Случайности дестабилизированного рынка
Реакция рынка на стихийные бедствия, такие как цунами и землетрясения, а также на террористические атаки, войны и эпидемию Эбола не случайна. Существуют очевидные причины, связанные с обстоятельствами сокращения рынков: нарушение поставок запасных частей и материалов, ослабление покупательской способности и нервозность на рынке – вот лишь некоторые из них. Но большинство природных катастроф не предсказаны наукой, а те, которые могут быть предсказаны, происходят настолько молниеносно, что застают участников рынка врасплох. Землетрясения – это не совпадение. У них есть определенная причина. Но время, когда они происходят, почти всегда случайно.

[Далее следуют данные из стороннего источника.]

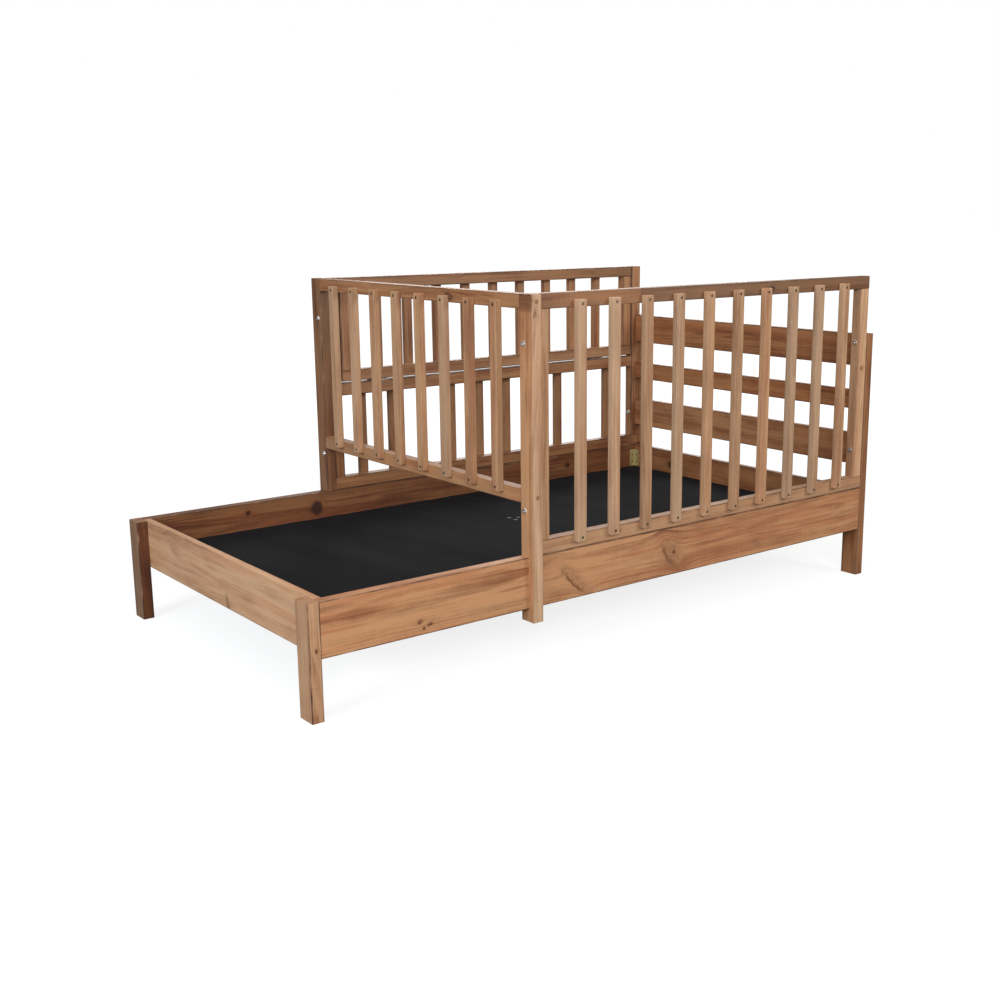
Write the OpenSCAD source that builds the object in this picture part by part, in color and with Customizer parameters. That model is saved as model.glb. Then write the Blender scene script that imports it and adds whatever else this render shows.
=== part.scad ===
// Convertible crib bed in solid pine: a low single bed whose head end carries
// a slatted crib, with a fold-down gate in the upper half of the far side.
// Millimetres, +Z up. +X runs from the foot to the head, +Y to the gate side.
// The origin is on the floor, in the middle of the bed.

/* [Mattress bay] */
// Clear length between the foot board and the head boards
bay_l = 1904; // [1880:1:1960]
// Clear width between the side rails
bay_w = 1016; // [1000:1:1040]
// Height of the fabric-covered base above the floor
base_z = 210; // [208:1:216]

/* [Timber sections] */
// Thickness of rails, legs, posts and panel frames
timber_t = 32; // [30:1:34]
// Thickness of the foot board
foot_board_t = 22; // [20:1:24]
// Thickness of the head boards
head_board_t = 20; // [18:1:22]
// Depth of the legs and the head posts across the bed
leg_w = 60; // [56:1:66]
// Radius on the long edges of every board
ease = 2; // [1:0.5:3]

/* [Low bed] */
// Underside of the side rails
rail_z = 153; // [150:1:160]
// Height of the side rails and of the foot board
rail_h = 138; // [132:1:144]
// Height of the two wide head boards
wide_h = 100; // [90:1:104]
// Height of the narrow head board
narrow_h = 60; // [50:1:66]
// Gap between one head board and the next
board_gap = 77; // [72:1:80]

/* [Crib] */
// Top of the crib, the overall height
top_z = 961; // [950:1:985]
// Foot-side face of the tall posts, from the foot of the bed
post_x = 636; // [600:1:650]
// How far the tall posts reach below the side rails
post_drop = 35; // [20:1:50]
// Height of the crib's fixed rails
frame_h = 39; // [36:1:42]
// Width of the near stiles
stile_w = 37; // [34:1:40]
// Underside of the end panel
end_z = 430; // [400:1:450]
// Height of the end panel's rails
end_h = 37; // [35:1:39]
// Top of the far side's middle rail
mid_z = 631; // [620:1:640]

/* [Slats] */
// Slat width
slat_w = 29; // [24:1:32]
// Slat thickness
slat_t = 19; // [17:1:21]
// How far a slat's end stays back from the edge of its frame
slat_in = 18; // [14:1:18]
// Radius on a slat's long edges
slat_ease = 2; // [1:0.5:4]
// Radius round a slat's ends
slat_end_ease = 3; // [2:0.5:5]
// Slats in the near side
near_n = 10; // [8:1:10]
// Spacing of the near slats
near_pitch = 116.1; // [112:0.1:116.5]
// Slats in the end panel
end_n = 8; // [7:1:8]
// Spacing of the end slats
end_pitch = 118.2; // [110:0.1:119.5]
// Slats in the lower half of the far side
far_n = 10; // [8:2:10]
// Spacing of the far slats
far_pitch = 117; // [116.6:0.1:117.2]
// Slats in the gate
gate_n = 9; // [7:2:9]
// Spacing of the gate slats
gate_pitch = 116.5; // [116.3:0.1:117]

/* [Gate] */
// Height of the gate's rails and width of its stiles
gate_w = 36; // [34:1:38]
// Gap under the gate, filled by the hinges
gate_gap = 5; // [5:0.5:6]
// Gap at each end of the gate
gate_side = 5; // [4.5:0.5:6]
// Width of the far stile next to the tall post
far_stile_foot_w = 33; // [32:1:34]
// Width of the far stile next to the head post
far_stile_head_w = 41; // [40:1:42]
// Length of each hinge
hinge_l = 60; // [50:1:70]
// Travel of the two latch bolts
latch_throw = 28; // [24:1:28]

/* [Hidden] */
T = timber_t;
bed_w = bay_w + 2*T;                         // over the side rails
foot_in = T + foot_board_t;                  // inner face of the foot board
head_in = foot_in + bay_l;                   // inner face of the head boards
head_x = head_in + head_board_t;             // foot-side face of the head posts
bed_l = head_x + T;
rail_top = rail_z + rail_h;
post_b = post_x + T;                         // head-side face of the tall posts
post_z = rail_z - post_drop;
post_top_z = rail_top + 3*board_gap + 2*wide_h + narrow_h;
inner_n = T;                                 // inner face of the near rail
inner_f = bed_w - T;                         // inner face of the far rail
wood = [0.63, 0.43, 0.29];
wood_in = [0.52, 0.34, 0.22];
steel = [0.78, 0.78, 0.77];
brass = [0.62, 0.55, 0.33];
black = [0.13, 0.13, 0.13];
fitc = 0.05;                                 // slack of a fastener in its hole
// turns that point a part built up +Z along another axis
XP = [0, 90, 0];
XN = [0, -90, 0];
YP = [-90, 0, 0];
YN = [90, 0, 0];
ZP = [0, 0, 0];
ZN = [180, 0, 0];
// near slats, centred between the near stiles
near_c = (post_b + head_x)/2;
near_xs = [for (i = [0:near_n - 1]) near_c + 0.6 + (i - (near_n - 1)/2)*near_pitch];
far_xs = [for (i = [0:far_n - 1]) near_c - 4.5 + (i - (far_n - 1)/2)*far_pitch];
gate_x0 = post_b + far_stile_foot_w + gate_side;
gate_x1 = head_x - far_stile_head_w - gate_side;
gate_c = (gate_x0 + gate_x1)/2;
gate_xs = [for (i = [0:gate_n - 1]) gate_c + 8 + (i - (gate_n - 1)/2)*gate_pitch];
end_ys = [for (i = [0:end_n - 1]) bed_w/2 - 8.1 + (i - (end_n - 1)/2)*end_pitch];
gate_z = mid_z + gate_gap;
screw_in = slat_in + 12;                     // slat screws, from the frame's edge
// hinge
axis_y = bed_w + 4.6;
axis_z = mid_z + gate_gap/2;
knuckle_r = 4.2;
pin_r = 2;
leaf_t = 1.8;
hinge_xs = [gate_x0 + 110, gate_x1 - 132 - hinge_l];
leaf_in = 24;                                // leaf width under the gate
// latch
latch_z = top_z - gate_w/2;
rod_r = 4;
rod_slack = 0.3;
latch_y = bed_w + 2 + rod_r + rod_slack;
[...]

Вот что написано в одном из наиболее авторитетных на данный момент учебников по сейсмологии
{179}:
[У нас] нет возможности предсказывать землетрясения на временны́х отрезках короче 100 лет, и мы обладаем только зачаточными методами оценки опасности землетрясения… Лучшим ответом, вероятно, будет проявить смирение перед лицом непредсказуемости природы; определить, что в настоящее время мы знаем и чего не знаем; использовать статистические методы, чтобы оценить, что именно и насколько уверенно можно утверждать на основе имеющихся данных, а также разрабатывать новые приемы и методы, чтобы получать более надежные результаты.
То же самое говорит математик Флорин Диаку в своей замечательной книге «Мегакатастрофы»
{181}:
Как и многие другие науки, сейсмология использует математические модели, чтобы изучать землетрясения и развиваться. Разлом, начинающийся во время землетрясения, включает несколько физических процессов, которые приводят к распространению различных волн через земную кору. Поскольку о большинстве таких процессов можно только догадываться, наши модели устроены значительно проще, чем физическая реальность.